Even Maine South High School’s aptly named Adventure Club.
Like the heroine of the “Hunger Games” trilogy, several students signing up to participate in Adventure Club activities this year at the Park Ridge high school are eager to pick up a bow and arrow and hit their mark.
“Now that Katniss is out there in the ‘Hunger Games’ with this, everyone is into archery,” noted Adventure Club Sponsor Cyndee Kawalek as students tossed out archery practice as a club event suggestion during a Sept. 6 welcome meeting in the Maine South Library.
Other extracurricular ideas included the ever-popular rock-wall climbing and kayaking, as well as biking, skiing and ice skating.
Paintball combat was an idea brought forth by one student, but Kawalek said it’s impossible.
“The school won’t allow it,” she said. “Believe me, I’ve tried.”
Adventure Club was started by Kawalek, a teacher of physical education at the school, about 10 years ago.
“It’s a club to expose students to outdoor leisure and recreational activities, to help them expand their idea of what fitness is,” she said.
The club is also meant to build self-esteem while providing students with a connection to their school and peers who have similar interests, Kawalek noted.

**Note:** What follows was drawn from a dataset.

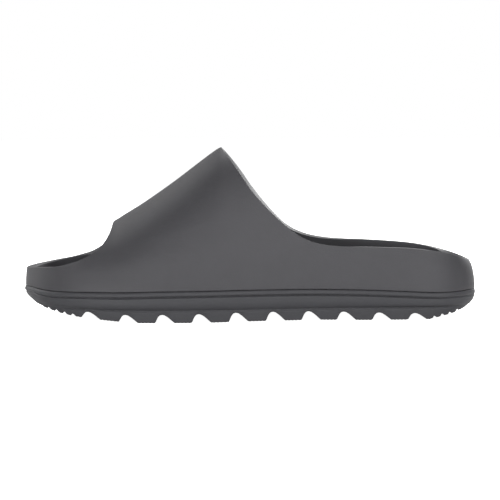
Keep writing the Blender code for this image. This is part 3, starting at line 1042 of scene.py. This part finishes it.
@dataclass
class Outsole:
    """Sole with beaded side, crease and sawtooth tread."""

    last: Last
    crease_height: float = 0.0078
    bead_height: float = 0.0029
    bead_proud: tuple[float, float, float] = (0.0005, 0.0005, 0.0002)
    groove_depth: float = 0.0010
    seam_depth: float = 0.0004
    groove_fade: tuple[float, float, float] = (1.0, 0.2, 0.1)
    gap: float = 0.0003
    notches: tuple[float, ...] = NOTCHES
    notch_depth: float = 0.0057
    notch_taper: float = 0.28
    rib_depth: float = 0.0016
    toe_ribs: tuple[float, float, int] = (0.0385, 0.1143, 5)
    heel_ribs: tuple[float, float, int] = (0.902, 0.955, 4)
    toe_blend: float = 0.25
    heel_blend: float = 0.16
    serration_pitch: float = 0.0022
    serration_depth: float = 0.00028
    edge_rounding: float = 0.0006
    edge_rise: float = 0.3
    lug_rows: tuple[float, ...] = (0.15, 0.5, 0.85)
    corner_cuts: int = 1
    blur: float = 0.00035
    taps: tuple[float, ...] = (-1.0, -0.5, 0.0, 0.5, 1.0)
    column_pitch: float = 0.00045
    end_columns: int = 120
    angle_samples: int = 4001
    top_columns: int = 4
    bottom_columns: int = 24

    def columns(self) -> np.ndarray:
        """Outline angles from toe to heel, even along the shoe and finer round its ends.

        The count grows with the length covered, half the length times sin phi over the pitch,
        plus an even share, and the angles are read back at whole counts.

        Returns:
            Angles on the medial side.
        """
        fine = np.linspace(0, math.pi, self.angle_samples)
        rate = self.last.length / 2 * np.sin(fine) / self.column_pitch + self.end_columns / math.pi
        count = np.concatenate(([0], np.cumsum((rate[1:] + rate[:-1]) / 2 * np.diff(fine))))
        return np.interp(np.linspace(0, count[-1], int(count[-1]) + 1), count, fine)

    def blended(self, station: np.ndarray, side: float, toe: float, heel: float) -> np.ndarray:
        """Value along the sole's side, easing into other values at its tips.

        Args:
            station: Where the value is read.
            side: Value along the side.
            toe: Value at the tip of the toe.
            heel: Value at the tip of the heel.

        Returns:
            The value at each station.
        """
        toe_share = np.clip(1 - station / self.toe_blend, 0, 1) ** 2
        heel_share = np.clip(1 - (1 - station) / self.heel_blend, 0, 1) ** 2
        return side + (toe - side) * toe_share + (heel - side) * heel_share

    def grooves(self, x: np.ndarray) -> tuple[np.ndarray, np.ndarray]:
        """Notches and ribs cut into the tread.

        Args:
            x: Places along the shoe.

        Returns:
            Depth of the cut, and 1 where a lug's whole face is left and 0 elsewhere.
        """
        depth = np.zeros_like(x)
        pitch = (self.notches[-1] - self.notches[0]) / (len(self.notches) - 1) * self.last.length
        shape = np.array(NOTCH_SHAPE)
        for station, where in zip(self.notches, np.linspace(-1, 1, len(self.notches))):
            offset = (x - (station - 0.5) * self.last.length) / pitch
            full = self.notch_depth * (1 - self.notch_taper * where ** 2)
            depth = np.maximum(depth, full * np.interp(offset, shape[:, 0], shape[:, 1]))
        face = (depth == 0).astype(float)
        shape = np.array(RIB_SHAPE)
        for first, final, count in (self.toe_ribs, self.heel_ribs):
            stations = np.linspace(first, final, count)
            pitch = (stations[1] - stations[0]) * self.last.length
            for station in stations:
                offset = (x - (station - 0.5) * self.last.length) / pitch
                depth = np.maximum(depth, self.rib_depth * np.interp(offset, shape[:, 0], shape[:, 1]))
        share = x / self.last.length + 0.5
        return depth, face * (share > self.toe_ribs[1]) * (share < self.heel_ribs[0])

    def tread(self, x: np.ndarray) -> np.ndarray:
        """Height of the underside at x: its curve, notches, ribs and a fine serration.

        Read a little before and behind as well and averaged, which rounds the lugs' corners.

        Args:
            x: Places along the shoe.

        Returns:
            Heights over the floor.
        """
        total = 0
        for tap in self.taps:
            at = x + tap * self.blur
            depth, face = self.grooves(at)
            base = self.last.seam_height * monotone(UNDERSIDE, 1, at / self.last.length + 0.5)
            wave = self.serration_depth * (0.5 - 0.5 * np.cos(FULL_TURN * at / self.serration_pitch))
            total = total + base + depth + wave * face
        return total / len(self.taps)

    def side(self, phi: np.ndarray) -> np.ndarray:
        """Side of the sole from tread edge to seam: lug side, crease, band, groove and bead.

        Args:
            phi: Outline angles.

        Returns:
            Grid of points, a row an angle.
        """
        last = self.last
        station = station_of(phi)
        seam = last.seam(phi) - self.gap
        crease = [
            (self.blended(station, *row[3:]), self.crease_height * self.blended(station, *row[:3]))
            for row in CREASE_LEVELS
        ]
        edge_inset = self.blended(station, *EDGE_INSET)
        low_inset, low_height = crease[0]
        edge_plan = last.inset(phi, edge_inset)
        face = self.tread(edge_plan[:, 0])
        rounded = face + self.edge_rounding * self.edge_rise
        levels = [(edge_inset + self.edge_rounding, face), (edge_inset, rounded)]
        for share in self.lug_rows:
            height = face + (low_height - face) * share
            levels.append((edge_inset + (low_inset - edge_inset) * share, height))
        levels += crease
        for row in BAND_LEVELS:
            levels.append((self.blended(station, *row[3:]), seam * self.blended(station, *row[:3])))
        bead_bottom = seam - self.bead_height
        for down, deep in GROOVE_SHAPE:
            depth = self.groove_depth * deep * self.blended(station, *self.groove_fade)
            levels.append((depth, bead_bottom - self.groove_depth * down))
        for up, out in BEAD_SHAPE:
            proud = out * self.blended(station, *self.bead_proud)
            levels.append((-proud, bead_bottom + self.bead_height * up))
        levels.append((self.seam_depth * self.blended(station, *self.groove_fade), seam))
        rows = [np.column_stack((last.inset(phi, inset), height)) for inset, height in levels]
        return round_corners(np.stack(rows, axis=1), self.corner_cuts)

    def build(self) -> bpy.types.Object:
        """Rings of side, top, side and tread from toe to heel.

        The tread runs straight across between the two lower edges, its height read at each
        point's own x, so that every notch runs straight through.

        Returns:
            The outsole's piece.
        """
        angle = self.columns()
        lateral, medial = self.side(FULL_TURN - angle), self.side(angle)
        shares = np.linspace(0, 1, self.top_columns + 1)[1:-1]
        top = straight_across(lateral[:, -1], medial[:, -1], shares)
        shares = np.linspace(0, 1, self.bottom_columns + 1)[1:-1]
        bottom = straight_across(medial[:, 0], lateral[:, 0], shares)
        bottom[..., 2] = self.tread(bottom[..., 0])
        rings = np.concatenate((lateral, top, medial[:, ::-1], bottom, lateral[:, :1]), axis=1)
        return place("outsole_tread", mesh_of("outsole", [rings], MERGE), "outsole", "outsole_foam")


@dataclass
class Camera:
    """Camera at the photograph's view of the lateral side, its angles in degrees."""

    elevation: float = 3.0
    distance: float = 1.6
    target_height: float = 0.054
    roll: float = 0.3
    metres_per_pixel: float = 0.000636
    picture: float = 500.0
    target_pixel: tuple[float, float] = (249.59, 231.13)
    sensor: float = 36.0

    def build(self) -> bpy.types.Object:
        """Places the camera and shifts its frame so that the target falls on its pixel.

        Returns:
            The camera.
        """
        data = bpy.data.cameras.new("camera")
        data.sensor_width = self.sensor
        data.lens = self.sensor * self.distance / (self.metres_per_pixel * self.picture)
        data.shift_x = (self.picture / 2 - self.target_pixel[0]) / self.picture
        data.shift_y = (self.target_pixel[1] - self.picture / 2) / self.picture
        camera = add_object("camera", data)
        angle = math.radians(self.elevation)
        target = Vector((0, 0, self.target_height))
        away = Vector((0, -math.cos(angle), math.sin(angle))) * self.distance
        turn = (-away).to_track_quat("-Z", "Y").to_matrix()
        roll = Matrix.Rotation(math.radians(-self.roll), 3, "Z")
        camera.matrix_world = Matrix.Translation(target + away) @ (turn @ roll).to_4x4()
        bpy.context.scene.camera = camera
        return camera


@dataclass(frozen=True)
class Softbox:
    """One soft light: where it stands, its size, its power and what it is aimed at."""

    name: str
    place: tuple[float, float, float]
    size: tuple[float, float]
    power: float
    aim: tuple[float, float, float] = (0.0, 0.0, 0.04)

    def build(self) -> bpy.types.Object:
        """Area light turned towards what it is aimed at.

        Returns:
            The light.
        """
        data = bpy.data.lights.new(self.name, "AREA")
        data.shape = "RECTANGLE"
        data.size, data.size_y = self.size
        data.energy = self.power
        light = add_object(self.name, data)
        light.location = self.place
        light.visible_camera = False
        ahead = Vector(self.aim) - Vector(self.place)
        light.rotation_euler = ahead.to_track_quat("-Z", "Y").to_euler()
        return light


@dataclass
class Studio:
    """Plain white floor and soft light.

    The floor glows for the camera alone: it is seen as white, and its glow doesn't light the shoe.
    """

    floor_side: float = 14.0
    floor_points: int = 5
    floor_white: float = 0.95
    floor_roughness: float = 0.9
    floor_gloss: float = 0.1
    floor_glow: float = 1.05
    boxes: tuple[Softbox, ...] = (
        Softbox("front softbox", (0.752, -1.074, 0.918), (0.8, 0.6), 11.4),
        Softbox("low toe side box", (-0.347, -0.600, 0.097), (0.30, 0.15), 1.9),
        Softbox("low heel side box", (0.347, -0.600, 0.097), (0.30, 0.15), 1.1),
        Softbox("rear toe side box", (-1.188, 0.832, 0.676), (0.5, 0.4), 11.3),
        Softbox("rear heel side box", (0.725, 1.256, 0.676), (0.5, 0.4), 19.2),
        Softbox("rear overhead box", (0.0, 0.871, 1.342), (0.6, 0.5), 10.2),
    )

    def floor(self) -> bpy.types.Object:
        """Pale floor under the shoe, bright enough to melt into the background.

        Returns:
            The floor.
        """
        half = self.floor_side / 2
        line = np.linspace(-half, half, self.floor_points)
        x, y = np.meshgrid(line, line)
        data = mesh_of("floor", [np.stack((x, y, 0 * x), axis=-1)], MERGE)
        Upper.point_outwards(data)
        floor = add_object("floor", data)
        material = bpy.data.materials.new("floor white")
        material.use_nodes = True
        shader = material.node_tree.nodes["Principled BSDF"]
        shader.inputs["Base Color"].default_value = (self.floor_white,) * 3 + (1,)
        shader.inputs["Roughness"].default_value = self.floor_roughness
        shader.inputs["Specular IOR Level"].default_value = self.floor_gloss
        shader.inputs["Emission Color"].default_value = (1, 1, 1, 1)
        nodes, links = material.node_tree.nodes, material.node_tree.links
        path = nodes.new("ShaderNodeLightPath")
        glow = nodes.new("ShaderNodeMath")
        glow.operation = "MULTIPLY"
        glow.inputs[1].default_value = self.floor_glow
        links.new(path.outputs["Is Camera Ray"], glow.inputs[0])
        links.new(glow.outputs[0], shader.inputs["Emission Strength"])
        data.materials.append(material)
        return floor

    def surroundings(self) -> None:
        """World that is seen as plain white behind the shoe and gives no light itself."""
        world = bpy.data.worlds.new("studio")
        bpy.context.scene.world = world
        world.use_nodes = True
        nodes, links = world.node_tree.nodes, world.node_tree.links
        shown = nodes["Background"]
        shown.inputs["Color"].default_value = (1, 1, 1, 1)
        path = nodes.new("ShaderNodeLightPath")
        links.new(path.outputs["Is Camera Ray"], shown.inputs["Strength"])

    def build(self) -> None:
        """Builds floor, surroundings and lights, and shows colours plainly."""
        self.floor()
        self.surroundings()
        for box in self.boxes:
            box.build()
        bpy.context.scene.view_settings.view_transform = "Standard"
        log.info("studio with %d softboxes", len(self.boxes))


def main() -> None:
    logging.basicConfig(level=logging.INFO)
    last = Last()
    skin = FoamSkin()
    Studio().build()
    Camera().build()
    parts = (
        (Upper(last), UPPER_FOAM),
        (Insole(last), FOOTBED_FOAM),
        (Outsole(last), OUTSOLE_FOAM),
    )
    for part, finish in parts:
        piece = part.build()
        piece.data.materials.append(foam_material(finish, skin))
        log.info("%s: %d faces before its modifiers", piece.name, len(piece.data.polygons))
    bpy.context.view_layer.update()


if __name__ == "__main__":
    main()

Last year about 40 students became regular adventurers, taking part in nearly every activity, including scaling the school’s climbing wall, biking the Chicago Botanic Garden, scaling the high ropes course at the Lattof YMCA in Des Plaines, and embarking on the group’s annual camping trip in Wisconsin where their previous knowledge of using maps and a compass in the wilderness came in handy.
Kawalek, who teaches Maine South’s Adventure Education P.E. program, tries to get Adventure Club active in at least one escapade each month.
Junior Karl Sissman, sporting his Adventure Club T-shirt from the previous school year, is one member looking forward to another nine months of adrenaline-producing fun.
“Everything we do here is fun, from rock climbing to kayaking,” Sissman said.
Freshmen Nick Cecala, Jacqueline Betthauser and Kaylee Coyle came to see what Adventure Club has to offer.
“I’m just not adventurous at all — but I want to be,” said Betthauser who expressed interest in improving her wall rock climbing skills.
“I want to try kayaking and the mapping,” added Coyle. “I want to try to not get lost in the woods.”
Cecala, looking forward to kayaking, signed up for Adventure Club based on his older brother’s enthusiasm for it.
“He loved it and he loved Ms. Kawalek as well,” Cecala shared. “He’d come home really excited, telling me about it. I was really excited to actually come and try it, too.”
Kawalek says she tries to come up with a new activity each year to keep the students engaged.
“Anything that has a bit of safe risk in it is what they like,” she said.